Yo no sabía que le estaba haciendo la última entrevista: no sabía que aquella mañana iba a ser la última en que Jacobo Zabludovsky visitaba las calles y vecindades de su niñez y su adolescencia.

Habíamos acordado una “entrevista itinerante” que celebrara su cumpleaños número 87. Durante poco más de dos horas grabé sus palabras mientras paseábamos por San Ildefonso, Correo Mayor, Regina, San Jerónimo, Pino Suárez. Jacobo me mostró algunas de las vecindades en las que había vivido. Su padre, un agitado inmigrante polaco dedicado a la venta de retazos de telas, trotaba con los catres, los roperos y la familia Zabludovsky a cuestas por vecindades situadas en los cuatro rumbos del universo: Mesones, San Jerónimo, Correo Mayor, Las Cruces, Regina…

Jacobo recordó entonces la ciudad que había perdido. Señaló el sitio donde hubo cines (el Rialto, el Cairo), carpas (la Colonial, la Valentina, la de don Procopio), teatros (el Follies, el teatro Apolo, el Politeama). Habló de taquerías improvisadas a la entrada de las vecindades —en las que un foco mantenía calientes las carnitas y en la que un taquero “aventaba la salsa para arriba y la agarraba en el taco sin que se cayera una sola gota”—; de una ciudad mal iluminada, infestada de ratas y cucarachas, asolada cíclicamente por trombas e inundaciones, pero amable, caminable, y lo que es mejor, habitable.

Recordó esa ciudad cuya fauna estaba compuesta por ajolotes, chichicuilotes, zopilotes y pescaditos blancos del lago de Texcoco.

Lo oigo hablar en mi grabadora y atrás se escuchan los ruidos del Centro: gritos de vendedores, música estridente a la puerta de los locales, ruido de ambulancias y patrullas, claxonazos cimbrando las esquinas. La última ciudad de Jacobo Zabludovsky.

Nos tomamos una foto junto a la serpiente de piedra del Palacio de los condes de Calimaya —ahí sentí un escalofrío— y nos despedimos con la promesa de comer langostinos en el restaurante Danubio de la calle de Uruguay.

En algún momento hablamos del terremoto de 1985, que Jacobo consideraba la segunda gran devastación de la ciudad de México luego de la Conquista, y le dije:

—Te estoy viendo en la esquina de San Juan de Letrán, frente a las ruinas del Superleche.

—Héctor, para mí el temblor es uno de los acontecimientos más dolorosos de mi vida —contestó. Fue muy difícil para mí hacer la narración de lo que estaba viendo. Hubo una ocasión en que un obstáculo en la garganta me estaba impidiendo seguir, hasta que me sobrepuse, porque dije: “Bueno, haz lo que tienes que hacer y luego chillas”.
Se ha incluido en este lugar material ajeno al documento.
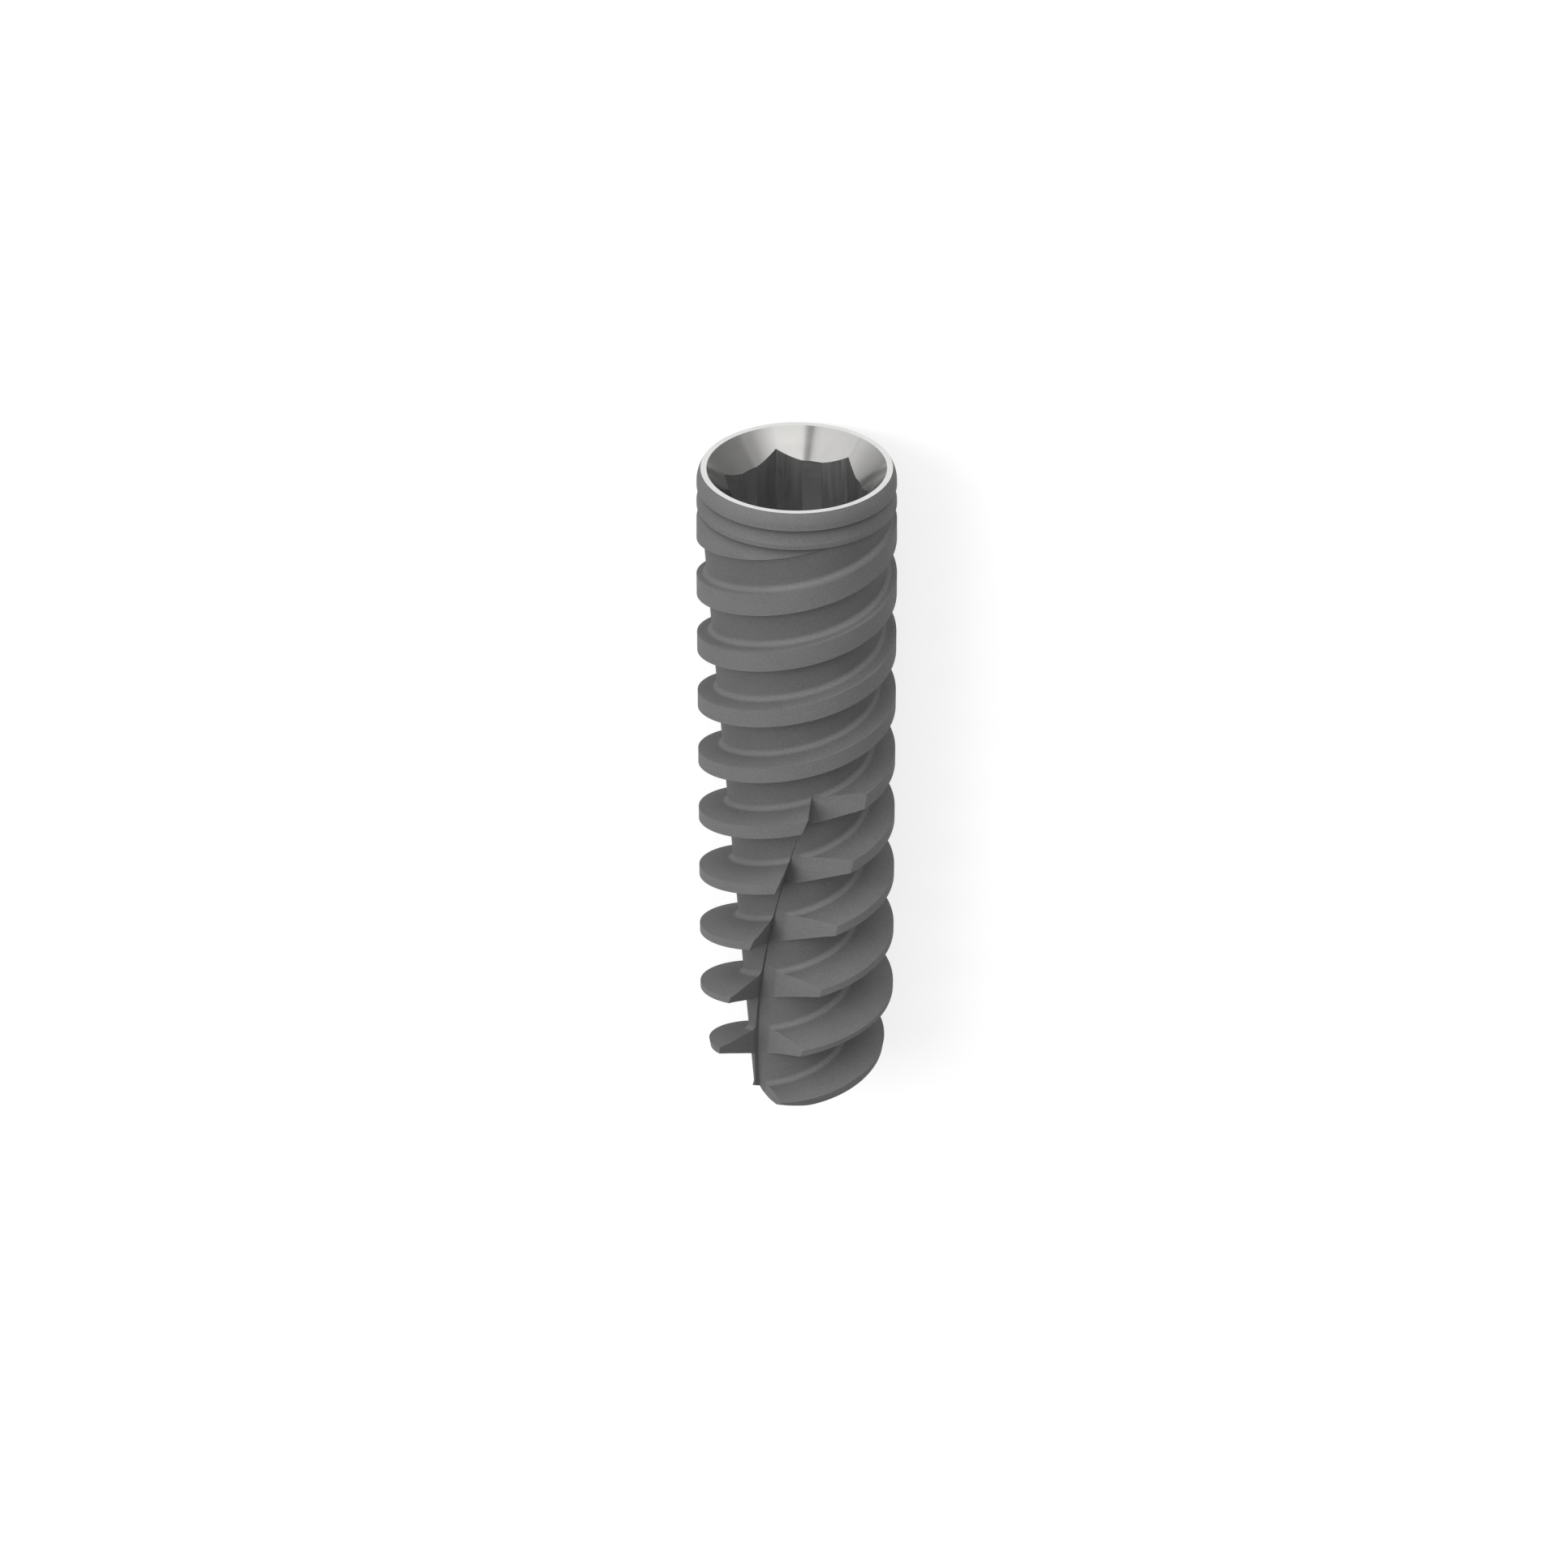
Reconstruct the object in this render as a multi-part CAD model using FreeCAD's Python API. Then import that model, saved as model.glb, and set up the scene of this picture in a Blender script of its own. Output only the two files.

—¿En qué momento ocurrió eso?

—Cuando llegué a Televisa, porque la vi destruida; el edificio de seis o siete pisos que albergaba los noticieros, que estaba por la parte de Niños Héroes y arriba tenía una antena… se había caído. Entonces vi las ruinas y yo sabía quiénes estaban muertos, porque yo era director de los noticieros: los contraté, les puse horarios, les designé su escritorio. Sabía quiénes estaban y en dónde.

—Tú bajabas en auto por Reforma Lomas. ¿Cuándo comprendiste la magnitud de lo que estaba ocurriendo?

—Me dí cuenta del alcance de ese hecho terrible en el cruce de Insurgentes y Reforma, ahí estaba el Hotel Hilton, se cayó; un edificio cercano, de una financiera, se cayó. En ese había turistas envueltos en sábanas, otros chillando y corriendo, las motocicletas pasando. Oí las sirenas de la Cruz Roja y ahí es donde dije que me estaba dando cuenta de que estábamos frente a la tragedia más grande que había pasado en la ciudad donde nací.

—Ahí perdiste otra ciudad.

—Todos perdimos otra ciudad. Dentro de poco se van a conmemorar 30 años del temblor y no se ha dejado en el paisaje urbano un testimonio, un jardín, un árbol que diga: “Esto es en memoria de los que murieron y de los que ayudaron a salvar vidas. De esos hombres”.

Su chofer llegó por él. Nos dimos el último apretón de manos. Jacobo se perdió en su última ciudad.